Key data on potential liquidation positions:
| Risk Factor | Specific Data | Market Impact Analysis |
|---|---|---|
| Core Liquidation Range | $1,574.23 - $1,681.20 | ETH price dropping 13%-18% could trigger cascading effects |
| Potential Sell Pressure | ~320,000 ETH | A significant portion of current daily trading volume (~$70.94 billion) |
| Whale Fund Moves | 7.989 million USDT withdrawn and redeposited from exchanges | Likely preparing to stabilize positions, reflecting market anxiety |
The market is closely watching these critical price levels. If ETH approaches these "danger zones," it could spark a chain reaction of liquidations, forcing more leveraged positions to close and fueling a vicious cycle of "price drop – forced liquidation – further decline."

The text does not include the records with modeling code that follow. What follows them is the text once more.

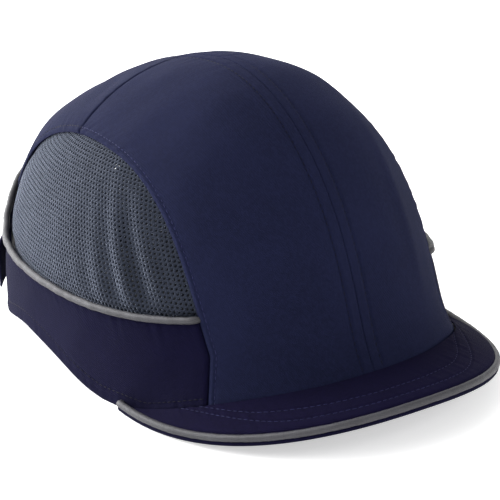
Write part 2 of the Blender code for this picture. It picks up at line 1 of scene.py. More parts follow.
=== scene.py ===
"""Bump cap: cloth crown, mesh sides, reflective piping, short brim, rear strap, shell insert.

Laid out as an add-on: the property groups hold what a user would change, each operator makes one
piece or a group of like pieces, and the panel in the 3D view's sidebar lists them.

A point on the crown is named on a disc: its direction is the angle round the head, 0 at the front
and positive towards +X, and its distance from the middle is the reach, 0 at the top of the crown
and 1 at its widest level. The wearer's right side is -X. All lengths are in metres.
"""

import json
import math

import bmesh
import bpy
import numpy as np
from bpy.props import FloatProperty, FloatVectorProperty, IntProperty, PointerProperty
from mathutils import Matrix, Vector


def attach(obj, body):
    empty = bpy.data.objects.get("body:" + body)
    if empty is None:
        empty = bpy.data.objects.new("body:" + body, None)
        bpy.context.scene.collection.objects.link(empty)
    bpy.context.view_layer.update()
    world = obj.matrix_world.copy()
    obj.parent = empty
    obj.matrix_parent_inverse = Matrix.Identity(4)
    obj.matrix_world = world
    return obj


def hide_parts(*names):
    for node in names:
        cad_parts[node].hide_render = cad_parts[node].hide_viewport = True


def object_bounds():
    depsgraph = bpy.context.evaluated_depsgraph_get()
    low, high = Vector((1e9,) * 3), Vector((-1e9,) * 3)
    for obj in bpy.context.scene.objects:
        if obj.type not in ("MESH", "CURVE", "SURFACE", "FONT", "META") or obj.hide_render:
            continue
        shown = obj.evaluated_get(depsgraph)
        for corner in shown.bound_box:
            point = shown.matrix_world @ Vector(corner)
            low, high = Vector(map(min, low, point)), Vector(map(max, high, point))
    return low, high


bl_info = {
    "name": "Bump cap",
    "version": (1, 0, 0),
    "blender": (4, 5, 0),
    "location": "3D View > Sidebar > Bump cap",
    "description": "Builds a cloth bump cap with mesh sides, reflective piping and a shell insert",
    "category": "Object",
}

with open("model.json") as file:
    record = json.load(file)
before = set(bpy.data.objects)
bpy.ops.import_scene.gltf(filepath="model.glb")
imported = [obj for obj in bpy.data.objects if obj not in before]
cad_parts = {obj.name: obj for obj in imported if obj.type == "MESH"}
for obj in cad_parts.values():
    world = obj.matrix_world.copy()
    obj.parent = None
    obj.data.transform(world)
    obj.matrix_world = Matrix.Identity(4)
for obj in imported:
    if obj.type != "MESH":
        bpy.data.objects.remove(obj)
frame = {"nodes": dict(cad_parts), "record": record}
CAD_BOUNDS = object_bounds()

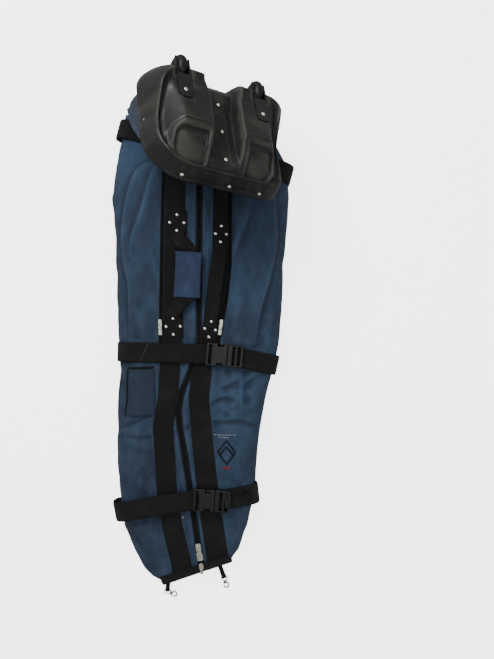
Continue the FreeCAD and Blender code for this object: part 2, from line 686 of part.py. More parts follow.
for side in (-1, 1):
    x0, x1 = sorted((side * 42, side * 126))
    room = rounded(x0, -118, x1, 30, [20, 20, 8, 8])
    pocket(shell, base_level(shell, 30, room), "42", reverse=True)

liner = new_body("base_liner", BASE)
pad(liner, base_level(liner, 27, rim_outline(22)), "3")
keep(liner)

brackets = []
for side, name in ((-1, "left"), (1, "right")):
    x = side * offset
    bracket = new_body(f"bracket_form_{name}", BASE)
    brackets.append(bracket)
    tongue = rounded(x - bracket_half, -20, x + bracket_half, 43, [15.6, 15.6, 1, 1])
    pad(bracket, base_level(bracket, DEPTH - 4.6, tongue), "6")
    for s in (-1, 1):
        inner = x + s * (bracket_half - size("ear_thickness"))
        x0, x1 = sorted((inner, x + s * bracket_half))
        ear = rounded(x0, 40.6, x1, 92, [0.4] * 4)
        pad(bracket, base_level(bracket, 62, ear), str(DEPTH + 1.4 - 62))
    web = rounded(x - bracket_half, 40.6, x + bracket_half, 45, [0.4] * 4)
    pad(bracket, base_level(bracket, 62, web), str(DEPTH + 1.4 - 62))
    ay, az = size("axle_back"), size("axle_height")
    drill = bracket.newObject("Sketcher::SketchObject", f"bracket_{name}_bore")
    drill.AttachmentSupport = [(origin_plane(bracket, "YZ_Plane"), "")]
    drill.MapMode = "FlatFace"
    drill.AttachmentOffset = Placement(Vector(0, 0, x), Rotation())
    drill.addGeometry(circle(ay, az, size("axle_radius") + 0.1), False)
    pocket(bracket, drill, "[bracket_width] + 4", midplane=True)

    wheel_place = BASE.multiply(Placement(Vector(x, ay, az), Rotation(Y_AXIS, 90)))
    r, w = size("wheel_radius"), size("wheel_width") / 2
    hub_r = size("hub_radius")
    tyre = new_body(f"tyre_{name}", wheel_place)
    tread = Part.Arc(Vector(r - 8, w, 0), Vector(r, 0, 0), Vector(r - 8, -w, 0))
    lines = [Vector(r - 8, -w, 0), Vector(hub_r + 2, -w, 0), Vector(hub_r, -w + 3, 0), Vector(hub_r, w - 3, 0),
             Vector(hub_r + 2, w, 0), Vector(r - 8, w, 0)]
    run = [tread] + [Part.LineSegment(a, b) for a, b in zip(lines, lines[1:])]
    revolve(tyre, sketch(tyre, "XZ_Plane", [run]))
    keep(tyre)
    hub = new_body(f"hub_{name}", wheel_place)
    br, bw = size("bearing_radius") + 0.02, size("bearing_width")
    outer_r = hub_r - 0.02
    ring = [(outer_r, w - 3), (br + 1.2, w - 1), (br, w - 1), (br, w - 1.6 - bw), (br - 2, w - 1.6 - bw),
            (br - 2, -w + 1.6 + bw), (br, -w + 1.6 + bw), (br, -w + 1), (br + 1.2, -w + 1), (outer_r, -w + 3)]
    revolve(hub, sketch(hub, "XZ_Plane", [polygon(ring)]))
    keep(hub)
    races = []
    for s in (-1, 1):
        race = doc.addObject("Part::Cylinder", f"race_{name}_{s + 1}")
        bind(race, "Radius", "[bearing_radius]")
        bind(race, "Height", "[bearing_width]")
        bore = doc.addObject("Part::Cylinder", f"race_bore_{name}_{s + 1}")
        bind(bore, "Radius", "[bearing_bore]")
        bore.Height = 20
        base_z = s * (w - 1.6 - bw / 2) - bw / 2
        race.Placement = wheel_place.multiply(Placement(Vector(0, 0, base_z), Rotation()))
        bore.Placement = wheel_place.multiply(Placement(Vector(0, 0, base_z - 5), Rotation()))
        races.append(boolean("Cut", f"bearing_{name}_{s + 1}", race, bore))
    gather(f"bearings_{name}", races)

axles = []
for side, name in ((-1, "left"), (1, "right")):
    axle = new_body(f"axle_{name}", BASE.multiply(Placement(
        Vector(side * offset, size("axle_back"), size("axle_height")), Rotation(Y_AXIS, 90))))
    reach = bracket_half + 0.3
    ar = size("axle_radius")
    run = [(0, -reach - 3), (6.5, -reach - 3), (6.5, -reach), (ar, -reach), (ar, reach), (6.5, reach),
           (6.5, reach + 3), (0, reach + 3)]
    revolve(axle, sketch(axle, "XZ_Plane", [polygon(run)]))
    axles.append(axle)
gather("wheel_axles", axles)


def wall_rivet(label, x, y, nx, ny):
    """Rivet through the sloping side wall, at a third of its height."""
    lean = Vector(nx, ny, 0.33).normalize()
    place = BASE.multiply(Placement(Vector(x, y, 17), Rotation(Z_AXIS, lean)))
    return dome(label, place, 4.6, 2.6, 3)


WALL_RIVETS = [(-161.7, -40, -1, 0), (-161.7, 45, -1, 0), (161.7, -60, 1, 0), (161.7, 30, 1, 0),
               (-85, -163.4, 0, -1), (30, -163.4, 0, -1), (108, -163.4, 0, -1), (-134, -130, -0.72, -0.7)]
base_rivets = [wall_rivet(f"wall_rivet_{i}", *spec) for i, spec in enumerate(WALL_RIVETS)]
for i, y in enumerate((25, -53, -130)):
    place = BASE.multiply(Placement(Vector(3, y, DEPTH - size("valley_depth")), Rotation()))
    base_rivets.append(dome(f"valley_rivet_{i}", place, 4.6, 2.4, 3))
for side in (-1, 1):
    place = BASE.multiply(Placement(Vector(side * offset, 0, DEPTH + 1.4), Rotation()))
    base_rivets.append(dome(f"bracket_rivet_{side + 1}", place, 4.6, 2.4, 3))
gather("base_rivets", base_rivets)
keep(drilled("base_shell", shell, base_rivets))
for name, bracket, rivet in zip(("left", "right"), brackets, base_rivets[-2:]):
    keep(drilled(f"wheel_bracket_{name}", bracket, [rivet]))

# ---------------------------------------------------------------- fabric neck between bag and base
# Ruled from a ring round the bag's slanted end up to the base's rim, filled like the rest of the bag.

NECK_POINTS = 28


def power(value, exponent):
    return math.copysign(abs(value) ** exponent, value)


def mouth_point(a):
    """The ring's near side lies over the bag's end, its far side just off the floor."""
    left, right = Vector(-186, 588, 0), Vector(185, 512, 0)
    middle, reach = (left + right) * 0.5, (right - left) * 0.5
    rise = power(math.sin(a), 0.8)
    return middle + reach * power(math.cos(a), 0.7) + Vector(0, -16 * rise, 31 + 27 * rise)


def rim_point(a):
    x = (W - 8) * power(math.cos(a), 0.55)
    y = (BACK - FRONT) / 2 - ((BACK + FRONT) / 2 - 8) * power(math.sin(a), 0.55)
    return BASE.multVec(Vector(x, y, -4))


angles = [2 * math.pi * i / NECK_POINTS for i in range(NECK_POINTS)] + [0]
rings = [Part.makePolygon([maker(a) for a in angles]) for maker in (mouth_point, rim_point)]
neck = doc.addObject("Part::Feature", "base_neck")
neck.Label = "base_neck"
neck.Shape = Part.makeLoft(rings, True, True)
neck.Placement = Placement()
keep(neck)

# ---------------------------------------------------------------- checks and files
doc.recompute()
for obj in parts:
    obj.Placement = CENTRE.multiply(obj.Placement)
for obj in doc.Objects:
    if "Invalid" in obj.State or "Error" in obj.State:
        raise RuntimeError(f"{obj.Label} failed: {obj.State}")
for obj in parts:
    if obj.Shape.isNull() or not obj.Shape.isValid() or not obj.Shape.Solids:
        raise RuntimeError(f"{obj.Label} has no valid solid")

os.makedirs("parts", exist_ok=True)
for obj in parts:
    obj.Shape.exportStep(f"parts/{obj.Label}.step")
print(f"{len(parts)} parts written")
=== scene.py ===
import math

import bmesh
import bpy
import numpy as np
from bpy.props import FloatProperty, FloatVectorProperty, IntProperty
from bpy.types import Operator, Panel, PropertyGroup
from mathutils import Matrix, Vector


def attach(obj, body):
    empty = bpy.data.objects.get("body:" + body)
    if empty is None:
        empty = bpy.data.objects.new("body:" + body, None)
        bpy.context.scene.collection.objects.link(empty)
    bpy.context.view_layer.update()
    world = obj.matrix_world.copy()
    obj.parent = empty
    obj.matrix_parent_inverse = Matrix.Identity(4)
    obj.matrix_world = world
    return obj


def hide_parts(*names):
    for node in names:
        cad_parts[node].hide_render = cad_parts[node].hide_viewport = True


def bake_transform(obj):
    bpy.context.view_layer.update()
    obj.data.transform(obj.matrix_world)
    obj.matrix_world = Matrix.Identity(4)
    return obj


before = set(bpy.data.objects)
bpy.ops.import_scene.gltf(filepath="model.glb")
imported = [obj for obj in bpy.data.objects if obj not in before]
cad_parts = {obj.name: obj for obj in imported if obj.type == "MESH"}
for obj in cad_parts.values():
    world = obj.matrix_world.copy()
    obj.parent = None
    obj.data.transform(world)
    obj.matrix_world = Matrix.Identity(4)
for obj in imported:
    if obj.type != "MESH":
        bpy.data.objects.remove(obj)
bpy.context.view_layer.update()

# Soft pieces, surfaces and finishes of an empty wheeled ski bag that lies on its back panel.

bl_info = {
    "name": "Wheeled ski bag",
    "version": (1, 0, 0),
    "blender": (4, 5, 0),
    "location": "View3D > Sidebar > Ski bag",
    "description": "Builds the cloth, webbing, moulded base and finishes of a wheeled ski bag",
    "category": "Object",
}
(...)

Shock Analysis: Domino Effect and Structural Vulnerabilities
The potential sale of 320,000 ETH could impact the market structure through several channels. Such concentrated selling would first test the depth of exchange order books.
Even on highly liquid platforms like Gate, large sell orders can widen slippage, causing execution prices to fall well below expectations.
The domino effect of cascading liquidations is the market’s biggest concern. Forced liquidation of high-leverage positions generates substantial sell orders. If these drive prices lower, they may trigger additional liquidation thresholds.
Historically, such events have led to sharp spikes in market volatility and surges in ETH trading volume. This self-reinforcing downward spiral is not uncommon in crypto markets, but its scale and impact depend on overall liquidity conditions.
Broader market sentiment will also be tested. Investor confidence is already fragile, with the Fear & Greed Index at an "Extreme Fear" level of 14. Large-scale liquidation events could further erode confidence, prompting widespread risk-off behavior.
Strategic Response: Positioning and Risk Management in a Volatile Market
Amid potential market shocks, investors need to adapt their strategies for risk management. Identifying and avoiding key liquidation price zones is a top short-term priority.
Monitoring price action near the $1,574–$1,681 range is critical. Technical analysis highlights $1,885.89 and $2,103.85 as recent key support levels.
For leveraged traders, reducing leverage is a prudent move. On major platforms like Gate, setting stop-loss orders can help limit potential losses. Building positions in batches near key support levels, rather than going all-in at once, can improve risk management.
Intense market volatility also brings trading opportunities. Technical indicators show ETH’s 14-day Relative Strength Index (RSI) at 26.15, deep in oversold territory. Historically, extreme oversold conditions often signal the potential for technical rebounds.
Long-Term Perspective: Divergence Between Fundamental Accumulation and Short-Term Pressure
It’s important to note that Ethereum’s long-term fundamentals remain intact despite short-term price pressure. While the market faces deleveraging stress, staking activity on the Ethereum network is quietly shifting in a positive direction.
Since late 2025, the validator "entry queue" has surpassed the "exit queue." This change in staking dynamics suggests that, despite spot price weakness, a significant amount of long-term capital remains bullish on Ethereum’s prospects.
The Pectra upgrade, implemented in May 2025, raised the maximum effective balance per validator from 32 ETH to 2,048 ETH, dramatically lowering staking management costs for large institutions.
Institutional behavior is also diverging. While some leveraged positions are under pressure, treasury firms like BitMine staked 342,560 ETH (about $1 billion) by the end of December 2025, directly contributing to the reversal in staking queues.
As platforms like Aave see the gradual unwinding of stETH leveraged loops, the systemic sell pressure from DeFi deleveraging is nearing its end. Once this short-term pressure is released, the market may refocus on Ethereum’s long-term value proposition.
Conclusion
As of February 6, Ethereum is trading around $1,939.60, with 24-hour volume surging to $70.94 billion—evidence of rising market divergence.
Panicked traders are fixated on the $1,574–$1,681 liquidation danger zone, while steadfast long-term investors note that the validator entry queue now exceeds the exit queue by 390,000 ETH—a net staking inflow signal not seen since the second half of 2025.
Market tension is clear in order books on exchanges like Gate, with widening bid-ask spreads and frequent depth tests. Once the short-term deleveraging storm passes, Ethereum’s ultimate trajectory will be determined by its core value as a global decentralized computing network and its ever-expanding ecosystem moat.